Sept ans! Il aura fallu sept ans pour que The Cult propose un successeur à l’excellent The Cult (Black Sheep). Après une première rupture ayant amené Ian Astbury à prendre un peu de recul vis-à-vis du groupe, notamment pour composer un album solo, c’est fort de la présence de Matt Sorum (Guns’n Roses) à la batterie que le groupe refait parler de lui à l'occasion d‘une série de concert. Outre ce changement dans l’effectif, c’est la signature chez Atlantic Records qui marque les esprits. Bob Rock est une fois de plus producteur de l’album qui tirera son nom d’un essai de Nietzsche, Beyond Good And Evil (Par-delà le bien et le mal). Avec un son définitivement ancré dans le millénaire qui vient de naître, Beyond Good And Evil est le disque le plus puissant de la discographie des Anglais. Ce n’est plus du rock aux nombreux accents blues, encore moins du gothique, mais bien du métal avec de grosses saturations et une section rythmique du tonnerre.
Encore une fois, The Cult surprend. Les premiers accords sont froids et énigmatiques, la basse est ultra-saturée et la guitare est tranchante. Le groove de Sorum imprime à la musique ce qu’il faut de lourdeur et légèreté pour faire exploser les refrains. Le chant de Astbury est moins nuancé mais plus puissant que jamais. "War" laisse entrevoir bons nombres d’insertions au niveau des effets de voix comme de guitare. Le son est moderne et la production de Bob Rock est une fois de plus très précise. Le gros riff de "Rise", avec ses harmonies arabisantes, vous feront indubitablement taper du pied. Difficile d’extraire une chanson plutôt qu’une autre dans ce disque très compact et homogène. Les envolées créatives de The Cult (Black Sheep) sont à des années-lumière de l’immédiateté de BGAE. Citons la presque indus "American Gothic" qui pourrait faire penser au meilleur de A Perfect Circle dans son approche assez originale du rythme. Dans ce titre, les riffs arabisants de Duffy sont explosifs.
The Cult n’en oublie pas les ballades comme la très gunsienne "True Believers", "Breath" ou même le mid-tempo "Nico". Les textes sont une fois de plus très profonds et empreints d’un mysticisme familier du groupe ("Ashes And Ghosts", "True Believers"). Parmi les titres de bons gros Rock citons les excellents "Rise", "Shape The Sky" ou "The Saints". Encore une fois avec les albums du Cult, difficile de faire des préférences parmi autant de morceaux bien ficelés et ayant chacun leur charme. Peut être préférerez-vous les mid-tempos, véritable spécialité des anglais avec "War" ou "Take The Power".

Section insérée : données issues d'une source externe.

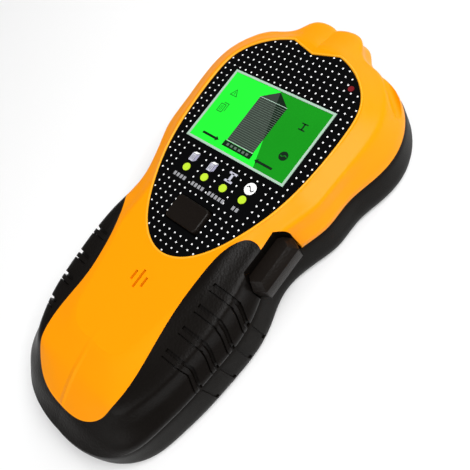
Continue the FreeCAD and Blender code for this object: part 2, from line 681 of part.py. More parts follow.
stem_sketch = body_sketch(mode_button, "stem_sketch")
circle(stem_sketch, "stem", "plunger_radius")
switch_top = "(%s) + switch_tall + plunger_out" % board_face
pad(mode_button, "stem_pad", stem_sketch, "(%s) - (%s) + 0.2" % (cap_foot, switch_top),
    switch_top)
place(mode_button, "0", "mode_centre", "0")

mode_switch = cut("mode_switch", block(
    "mode_switch_case", "switch_side", "switch_side", "switch_tall", "0", "mode_centre",
    board_face), rod("mode_switch_bore", "plunger_radius + plunger_gap", "switch_tall",
                     "0", "mode_centre",
                     board_face + " + switch_tall - plunger_in - press_travel - 0.2"))
mode_plunger = rod("mode_plunger", "plunger_radius", "plunger_in + plunger_out", "0",
                   "mode_centre", board_face + " + switch_tall - plunger_in")

# ---------------------------------------------------------------- scan button
scan_middle = "(scan_head_end + scan_grip_end) / 2"
scan_axis = "%s + switch_tall / 2 + 0.4" % board_face
scan_blank = prism("scan_blank", scan_outline("scan_plan", 0.0, scan_out),
                   "scan_low", "scan_high - scan_low")
doc.recompute()
scan_pad = doc.addObject("Part::Chamfer", "scan_pad")
scan_pad.Base = scan_blank
scan_pad.Edges = [
    (number + 1, *[read("scan_bevel" if edge.BoundBox.ZMin < 20 else "scan_slope")] * 2)
    for number, edge in enumerate(scan_blank.Shape.Edges)
    if edge.BoundBox.ZLength < 0.01 and edge.BoundBox.XMin > scan_in + scan_corner - 0.1]
scan_flange = block("scan_flange", "flange_thick", "11.6", "4.2",
                    "scan_neck_in + flange_thick / 2", scan_middle, "seam_height + 0.4")
scan_stem = rod("scan_stem", "plunger_radius", "scan_inner - scan_stem_in + 0.3",
                "scan_stem_in", scan_middle, scan_axis, TO_RIGHT)
scan_neck = block("scan_neck", "scan_inner - scan_neck_in + 0.4", "7", "3.4",
                  "(scan_inner + scan_neck_in + 0.4) / 2", scan_middle, "seam_height + 0.8")
scan_button = fuse("scan_button", scan_pad, scan_neck, scan_flange, scan_stem)
scan_switch = cut("scan_switch", block(
    "scan_switch_case", "4.4", "switch_side", "switch_tall + 0.8", "scan_switch_face - 2.2", scan_middle,
    board_face), rod("scan_switch_bore", "plunger_radius + plunger_gap",
                     "plunger_in + press_travel + 0.2",
                     "scan_switch_face - plunger_in - press_travel - 0.2", scan_middle, scan_axis,
                     TO_RIGHT))
scan_plunger = rod("scan_plunger", "plunger_radius", "plunger_in + plunger_out",
                   "scan_switch_face - plunger_in", scan_middle, scan_axis, TO_RIGHT)

# ---------------------------------------------------------------- battery and door
cell_middle = "cell_end + cell_length / 2"
cell_head = "cell_end + cell_length"
cell_mid_level = "cell_level + cell_thick / 2"
battery_case = block("battery_case", "cell_width", "cell_length", "cell_thick",
                     y=cell_middle, z="cell_level")
battery = fuse("battery", battery_case, *[
    rod("battery_stud_%d" % (side > 0), "stud_radius", "stud_rise + 1",
        "%.2f" % (side * 6.35), cell_head + " - 1", cell_mid_level, TO_NOSE)
    for side in (-1, 1)])
battery_snap = cut("battery_snap", block(
    "snap_block", "cell_width - 1", "snap_thick", "snap_tall",
    y=cell_head + " + snap_thick / 2 + 0.1", z=cell_mid_level + " - snap_tall / 2"),
    *[rod("snap_socket_%d" % (side > 0), "stud_radius + part_gap", "stud_rise + 0.1",
          "%.2f" % (side * 6.35), cell_head, cell_mid_level, TO_NOSE) for side in (-1, 1)])


def lead(name, side):
    """One battery lead, from the snap up to the underside of the main board."""
    x = side * read("lead_across")
    start_y = read("cell_end") + read("cell_length") + read("snap_thick") + 0.1
    level = read("board_level")
    route = [Vector(x, start_y, 7.0), Vector(x, start_y + 8.0, 7.0),
             Vector(x, start_y + 13.0, 11.0), Vector(x, start_y + 13.0, level)]
    edges, start = [], route[0]
    for before, corner, after in zip(route, route[1:], route[2:]):
        back, ahead = (before - corner), (after - corner)
        trim = 0.45 * min(back.Length, ahead.Length)
        turn = back.negative().getAngle(ahead)
        radius = trim / math.tan(turn / 2)
        print(name, "bend radius", round(radius, 1))
        enter = corner + back.normalize() * trim
        leave = corner + ahead.normalize() * trim
        bisector = (back + ahead).normalize()
        middle = corner + bisector * ((radius ** 2 + trim ** 2) ** 0.5 - radius)
        edges += [Part.makeLine(start, enter), Part.Arc(enter, middle, leave).toShape()]
        start = leave
    edges.append(Part.makeLine(start, route[-1]))
    path = Part.Wire(edges)
    ring_edge = Part.makeCircle(read("lead_radius"), route[0], route[1] - route[0])
    item = doc.addObject("Part::Feature", name)
    item.Shape = path.makePipeShell([Part.Wire([ring_edge])], True, False)
    straight = math.pi * read("lead_radius") ** 2 * path.Length
    print(name, "volume", round(item.Shape.Volume, 2), "of", round(straight, 2))
    return item


lead_positive = lead("lead_positive", 1)
lead_negative = lead("lead_negative", -1)

door_middle = "(door_head_end + door_hinge_end) / 2"
door_plate = block("door_plate", "door_width", "door_head_end - door_hinge_end",
                   "door_thick", y=door_middle, z="door_sink")
door_tabs = []
for side in (-1, 1):
    spot = "%d * 8.0" % side
    door_tabs += [
        block("tab_riser_%d" % (side > 0), "tab_width", "1.4", "2.6",
              spot, "door_hinge_end + 0.7 + door_gap", "door_sink + door_thick - 0.6"),
        block("tab_hook_%d" % (side > 0), "tab_width", "tab_out + 0.6", "1.4",
              spot, "door_hinge_end + door_gap - tab_out / 2 + 0.3", "wall + 0.25")]
door_latch = block("door_latch", "9", "1.2", "3.0", "0", "door_head_end - 1.8",
                   "door_sink + door_thick - 0.5")
battery_door = fuse("battery_door", door_plate, door_latch, *door_tabs)
battery_pad = block("battery_pad", "cell_width - 6", "cell_length - 12", "pad_thick",
                    y=cell_middle, z="door_sink + door_thick")


# ---------------------------------------------------------------- screws
def screw(name, radius, head_radius, head_tall, length, x, y, z):
    """A pan-head screw, head down, with a cross recess in its head."""
    head = rod(name + "_head", head_radius, head_tall, x, y, z)
    shank = rod(name + "_shank", radius, "(%s) + (%s)" % (length, head_tall), x, y, z)
    slots_made = [block("%s_slot_%d" % (name, turned), ("0.6", "%s * 1.2" % head_radius)[turned],
                        ("%s * 1.2" % head_radius, "0.6")[turned], "0.7", x, y, z)
                  for turned in (0, 1)]
    return cut(name, fuse(name + "_blank", head, shank), *slots_made)


case_screws = group("case_screws", *at(screw_places, lambda n, x, y: screw(
    "case_screw_%d" % n, "screw_radius", "screw_head_radius", "screw_head_tall",
    "screw_length - screw_head_tall", x, y, "screw_sink - screw_head_tall")))
board_screws = group("board_screws", *at(post_places, lambda n, x, y: screw(
    "board_screw_%d" % n, "small_screw_radius", "small_screw_radius * 1.9", "1.2",
    "small_screw_length", x, y, "board_level - 1.2")))

doc.recompute()

NODES = [
    top_shell, grip_surround, bottom_shell, label_plate, display_bezel, display_window,
    display_gasket, lcd_panel, backlight_guide, display_holder, connector_strip, main_board,
    controller_chip, amplifier_chip, sensor_board, sensor_plates, detection_coil,
    board_header, mode_lamps, alert_lamp, sounder, mode_button, mode_switch, mode_plunger,
    scan_button, scan_switch, scan_plunger, battery, battery_snap, lead_positive,
    lead_negative, battery_door, battery_pad, case_screws, board_screws,
]
failed = [item.Name for item in doc.Objects
          if "Invalid" in item.State or "Error" in item.State]
for node in NODES:
    if node.Shape.isNull() or not node.Shape.isValid():
        failed.append(node.Name)
if failed:
    raise RuntimeError("these did not build: " + ", ".join(sorted(set(failed))))
os.makedirs("parts", exist_ok=True)
for node in NODES:
    node.Label = node.Name
    node.Shape.exportStep("parts/%s.step" % node.Label)
    print(node.Label, len(node.Shape.Solids), round(node.Shape.Volume, 1))
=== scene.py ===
import math

import bpy
from bpy.props import FloatProperty, FloatVectorProperty, IntProperty, PointerProperty
from mathutils import Matrix, Vector


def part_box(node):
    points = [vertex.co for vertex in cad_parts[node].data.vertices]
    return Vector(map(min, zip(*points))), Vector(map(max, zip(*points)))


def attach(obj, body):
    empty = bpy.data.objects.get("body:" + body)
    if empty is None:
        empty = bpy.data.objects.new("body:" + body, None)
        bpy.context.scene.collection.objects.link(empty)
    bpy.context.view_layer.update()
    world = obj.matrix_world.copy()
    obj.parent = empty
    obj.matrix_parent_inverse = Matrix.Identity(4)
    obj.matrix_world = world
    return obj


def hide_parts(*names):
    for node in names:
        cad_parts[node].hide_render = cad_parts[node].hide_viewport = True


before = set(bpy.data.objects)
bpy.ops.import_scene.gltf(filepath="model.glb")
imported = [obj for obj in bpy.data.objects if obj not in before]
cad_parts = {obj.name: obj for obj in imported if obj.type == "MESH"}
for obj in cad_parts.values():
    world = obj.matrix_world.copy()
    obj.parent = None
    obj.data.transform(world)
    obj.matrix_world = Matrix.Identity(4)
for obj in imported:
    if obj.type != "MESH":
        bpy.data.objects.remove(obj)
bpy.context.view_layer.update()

bl_info = {
    "name": "Stud finder looks",
    "version": (1, 0, 0),
    "blender": (4, 5, 0),
    "location": "3D View > Sidebar > Stud finder",
    "description": "Finishes, face graphics, studio and camera of a hand-held stud finder",
    "category": "Object",
}

MM = 0.001
LABEL_LOW, LABEL_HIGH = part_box("label_plate")
WINDOW_LOW, WINDOW_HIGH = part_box("display_window")
LAMPS_LOW, LAMPS_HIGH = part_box("mode_lamps")
MODE_LOW, MODE_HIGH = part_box("mode_button")
SCAN_LOW, SCAN_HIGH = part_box("scan_button")
FACE = LABEL_HIGH.z
SCREEN = WINDOW_HIGH.z
SCREEN_MIDDLE = (WINDOW_LOW + WINDOW_HIGH) / 2
LAMP_ROW = (LAMPS_LOW.y + LAMPS_HIGH.y) / 2
INK = 0.02 * MM                       # height of one coat of print above the last
LAMP_STEPS = (-1.5, -0.5, 0.5, 1.5)   # lamps from the middle, in lamp pitches
CAPTION_BARS = (4, 4, 5, 2)           # bars under each lamp
PRINT_CLEAR = 3.1 * MM                # no dots this near a pictogram's middle line,
PRINT_BELOW = 5.4 * MM                # from this far below the lamps
PRINT_ABOVE = 6.9 * MM                # to this far above them
TOWER_WIDE, TOWER_TALL = 11.6 * MM, 18.5 * MM
CREASE_END, CREASE_START = -60 * MM, -44 * MM
CREASE_HALF = 1.3 * MM
FLOOR_SIDE, FLOOR_DROP = 6, 0.0002
WORLD_LIGHT = 0.16
LIGHT_SIDE = 0.6
LIGHTS = (("key", (0.45, 0.25, 0.85), 10.2),
          ("fill", (0.10, -0.75, 0.55), 2.6),
          ("head", (-0.10, 0.80, 0.50), 2.0))
LIGHT_AIM = Vector((0, 0, 0.015))
SENSOR, LENS = 36.0, 45.96
CAMERA_PLACE = Matrix((
    (0.7167, -0.4646, 0.5202, 0.1126),
    (0.5987, 0.7924, -0.1171, -0.01905),
    (-0.3578, 0.3953, 0.8460, 0.1830),
    (0, 0, 0, 1)))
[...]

Disque parmi les favoris de votre serviteur qui a découvert et aimé The Cult originellement pour ses appétences rock, Beyond Good And Evil est une bonne dose de métal. La référence au philosophe du corps qu’est Nietzsche est certes étrange mais pas anodine car au-delà du côté très spirituel du groupe, l’expérience du propos des Anglais passe aussi et surtout par le corps. Une exégèse des textes du duo pourrait facilement révéler cette particularité, mais telle n’est pas l’entreprise avec ces chroniques dédiées à ce groupe exceptionnel.
Au-delà de la qualité de cet album, qui en fait un des tous meilleurs de The Cult, les problèmes ne sont pas terminés pour le groupe. En effet, la signature chez Atlantic n’a pas été particulièrement bénéfique. Astbury accusera la maison de disque de ne pas tout faire pour promouvoir l’album, et à contrario de trop s’immiscer dans la direction artistique au moment de la composition. Les choix des singles, comme l’ingérence d’Atlantic dans les textes de l’album, finiront de détériorer la relation entre le groupe et Atlantic. De plus l’album s’est relativement mal vendu, en tout cas les bonnes ventes du début s’essouffleront rapidement. Enfin, les évènements du 11 septembre vont faire annuler certains concert du groupe en Europe obligeant le groupe à rester aux Etats-Unis. Tout cela aboutit logiquement à la seconde rupture du groupe, en 2002. Astbury partit rejoindre deux anciens membres du groupe The Doors pour une série de concerts hommage, Billy Duffy monta le groupe Coloursound et Matt Sorum rejoint le groupe de Slash, Velvet Revolver.